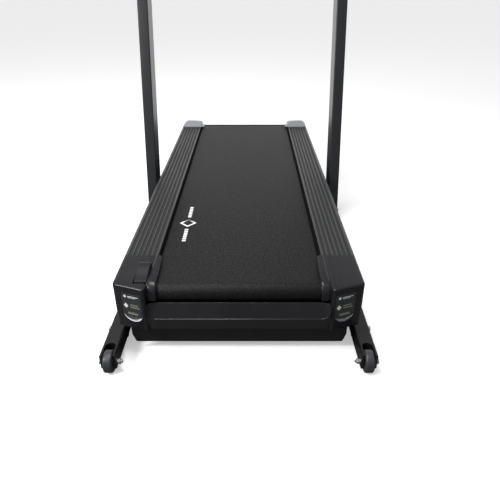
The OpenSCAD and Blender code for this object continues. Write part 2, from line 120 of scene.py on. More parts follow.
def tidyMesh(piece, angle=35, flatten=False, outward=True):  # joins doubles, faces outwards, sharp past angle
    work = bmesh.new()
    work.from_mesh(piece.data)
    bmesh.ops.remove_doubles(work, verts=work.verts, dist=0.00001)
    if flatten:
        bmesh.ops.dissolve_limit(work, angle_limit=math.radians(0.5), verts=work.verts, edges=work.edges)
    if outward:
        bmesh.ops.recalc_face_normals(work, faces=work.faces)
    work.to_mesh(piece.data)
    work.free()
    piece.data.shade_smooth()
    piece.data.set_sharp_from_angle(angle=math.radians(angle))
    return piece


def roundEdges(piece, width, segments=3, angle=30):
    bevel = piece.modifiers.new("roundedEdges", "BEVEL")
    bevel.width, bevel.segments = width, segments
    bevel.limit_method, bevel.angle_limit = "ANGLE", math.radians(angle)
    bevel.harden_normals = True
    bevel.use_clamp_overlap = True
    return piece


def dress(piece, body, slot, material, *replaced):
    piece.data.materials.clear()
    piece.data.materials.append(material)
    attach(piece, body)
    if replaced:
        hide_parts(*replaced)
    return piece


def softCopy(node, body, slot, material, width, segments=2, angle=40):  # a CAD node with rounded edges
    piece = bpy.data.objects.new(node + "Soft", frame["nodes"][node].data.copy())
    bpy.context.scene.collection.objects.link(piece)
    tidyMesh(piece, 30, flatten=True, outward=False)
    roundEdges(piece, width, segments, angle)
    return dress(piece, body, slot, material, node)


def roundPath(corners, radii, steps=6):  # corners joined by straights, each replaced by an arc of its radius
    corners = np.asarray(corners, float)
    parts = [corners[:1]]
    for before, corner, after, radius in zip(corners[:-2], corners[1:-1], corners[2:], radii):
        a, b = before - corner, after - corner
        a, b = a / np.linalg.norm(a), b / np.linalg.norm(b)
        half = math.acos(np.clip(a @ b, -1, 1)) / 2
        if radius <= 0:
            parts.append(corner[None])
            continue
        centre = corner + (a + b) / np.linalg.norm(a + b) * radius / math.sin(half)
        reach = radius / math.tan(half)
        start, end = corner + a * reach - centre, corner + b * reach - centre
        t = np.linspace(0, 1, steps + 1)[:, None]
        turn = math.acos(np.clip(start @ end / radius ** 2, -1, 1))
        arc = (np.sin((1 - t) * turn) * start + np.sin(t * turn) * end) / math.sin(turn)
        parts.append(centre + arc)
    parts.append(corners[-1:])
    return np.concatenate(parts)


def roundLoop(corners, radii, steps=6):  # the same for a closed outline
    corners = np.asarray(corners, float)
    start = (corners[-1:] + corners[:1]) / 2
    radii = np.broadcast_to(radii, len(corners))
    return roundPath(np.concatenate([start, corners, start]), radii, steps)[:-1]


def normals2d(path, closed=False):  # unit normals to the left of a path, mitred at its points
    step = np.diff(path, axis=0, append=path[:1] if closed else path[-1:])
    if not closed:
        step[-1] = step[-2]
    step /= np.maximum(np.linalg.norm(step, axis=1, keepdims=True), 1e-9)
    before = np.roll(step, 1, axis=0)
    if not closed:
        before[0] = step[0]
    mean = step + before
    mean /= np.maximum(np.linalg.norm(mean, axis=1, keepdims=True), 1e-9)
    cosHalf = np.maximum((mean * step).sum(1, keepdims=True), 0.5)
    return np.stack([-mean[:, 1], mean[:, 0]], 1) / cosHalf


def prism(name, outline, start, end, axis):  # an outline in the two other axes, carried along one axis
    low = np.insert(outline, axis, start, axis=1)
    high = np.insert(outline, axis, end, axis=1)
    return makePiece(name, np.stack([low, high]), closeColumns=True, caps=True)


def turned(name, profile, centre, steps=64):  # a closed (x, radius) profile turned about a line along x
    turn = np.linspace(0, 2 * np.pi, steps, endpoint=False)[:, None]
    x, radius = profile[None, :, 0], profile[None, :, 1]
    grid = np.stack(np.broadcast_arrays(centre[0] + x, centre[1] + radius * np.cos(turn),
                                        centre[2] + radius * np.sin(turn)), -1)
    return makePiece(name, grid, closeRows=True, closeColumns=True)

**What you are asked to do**
Return all the data exactly as given.

**Task answer**
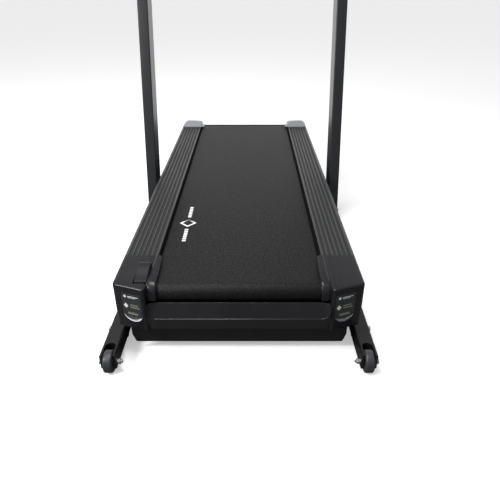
The OpenSCAD and Blender code for this object continues. Write part 2, from line 120 of scene.py on. More parts follow.
def tidyMesh(piece, angle=35, flatten=False, outward=True):  # joins doubles, faces outwards, sharp past angle
    work = bmesh.new()
    work.from_mesh(piece.data)
    bmesh.ops.remove_doubles(work, verts=work.verts, dist=0.00001)
    if flatten:
        bmesh.ops.dissolve_limit(work, angle_limit=math.radians(0.5), verts=work.verts, edges=work.edges)
    if outward:
        bmesh.ops.recalc_face_normals(work, faces=work.faces)
    work.to_mesh(piece.data)
    work.free()
    piece.data.shade_smooth()
    piece.data.set_sharp_from_angle(angle=math.radians(angle))
    return piece


def roundEdges(piece, width, segments=3, angle=30):
    bevel = piece.modifiers.new("roundedEdges", "BEVEL")
    bevel.width, bevel.segments = width, segments
    bevel.limit_method, bevel.angle_limit = "ANGLE", math.radians(angle)
    bevel.harden_normals = True
    bevel.use_clamp_overlap = True
    return piece


def dress(piece, body, slot, material, *replaced):
    piece.data.materials.clear()
    piece.data.materials.append(material)
    attach(piece, body)
    if replaced:
        hide_parts(*replaced)
    return piece


def softCopy(node, body, slot, material, width, segments=2, angle=40):  # a CAD node with rounded edges
    piece = bpy.data.objects.new(node + "Soft", frame["nodes"][node].data.copy())
    bpy.context.scene.collection.objects.link(piece)
    tidyMesh(piece, 30, flatten=True, outward=False)
    roundEdges(piece, width, segments, angle)
    return dress(piece, body, slot, material, node)


def roundPath(corners, radii, steps=6):  # corners joined by straights, each replaced by an arc of its radius
    corners = np.asarray(corners, float)
    parts = [corners[:1]]
    for before, corner, after, radius in zip(corners[:-2], corners[1:-1], corners[2:], radii):
        a, b = before - corner, after - corner
        a, b = a / np.linalg.norm(a), b / np.linalg.norm(b)
        half = math.acos(np.clip(a @ b, -1, 1)) / 2
        if radius <= 0:
            parts.append(corner[None])
            continue
        centre = corner + (a + b) / np.linalg.norm(a + b) * radius / math.sin(half)
        reach = radius / math.tan(half)
        start, end = corner + a * reach - centre, corner + b * reach - centre
        t = np.linspace(0, 1, steps + 1)[:, None]
        turn = math.acos(np.clip(start @ end / radius ** 2, -1, 1))
        arc = (np.sin((1 - t) * turn) * start + np.sin(t * turn) * end) / math.sin(turn)
        parts.append(centre + arc)
    parts.append(corners[-1:])
    return np.concatenate(parts)


def roundLoop(corners, radii, steps=6):  # the same for a closed outline
    corners = np.asarray(corners, float)
    start = (corners[-1:] + corners[:1]) / 2
    radii = np.broadcast_to(radii, len(corners))
    return roundPath(np.concatenate([start, corners, start]), radii, steps)[:-1]


def normals2d(path, closed=False):  # unit normals to the left of a path, mitred at its points
    step = np.diff(path, axis=0, append=path[:1] if closed else path[-1:])
    if not closed:
        step[-1] = step[-2]
    step /= np.maximum(np.linalg.norm(step, axis=1, keepdims=True), 1e-9)
    before = np.roll(step, 1, axis=0)
    if not closed:
        before[0] = step[0]
    mean = step + before
    mean /= np.maximum(np.linalg.norm(mean, axis=1, keepdims=True), 1e-9)
    cosHalf = np.maximum((mean * step).sum(1, keepdims=True), 0.5)
    return np.stack([-mean[:, 1], mean[:, 0]], 1) / cosHalf


def prism(name, outline, start, end, axis):  # an outline in the two other axes, carried along one axis
    low = np.insert(outline, axis, start, axis=1)
    high = np.insert(outline, axis, end, axis=1)
    return makePiece(name, np.stack([low, high]), closeColumns=True, caps=True)


def turned(name, profile, centre, steps=64):  # a closed (x, radius) profile turned about a line along x
    turn = np.linspace(0, 2 * np.pi, steps, endpoint=False)[:, None]
    x, radius = profile[None, :, 0], profile[None, :, 1]
    grid = np.stack(np.broadcast_arrays(centre[0] + x, centre[1] + radius * np.cos(turn),
                                        centre[2] + radius * np.sin(turn)), -1)
    return makePiece(name, grid, closeRows=True, closeColumns=True)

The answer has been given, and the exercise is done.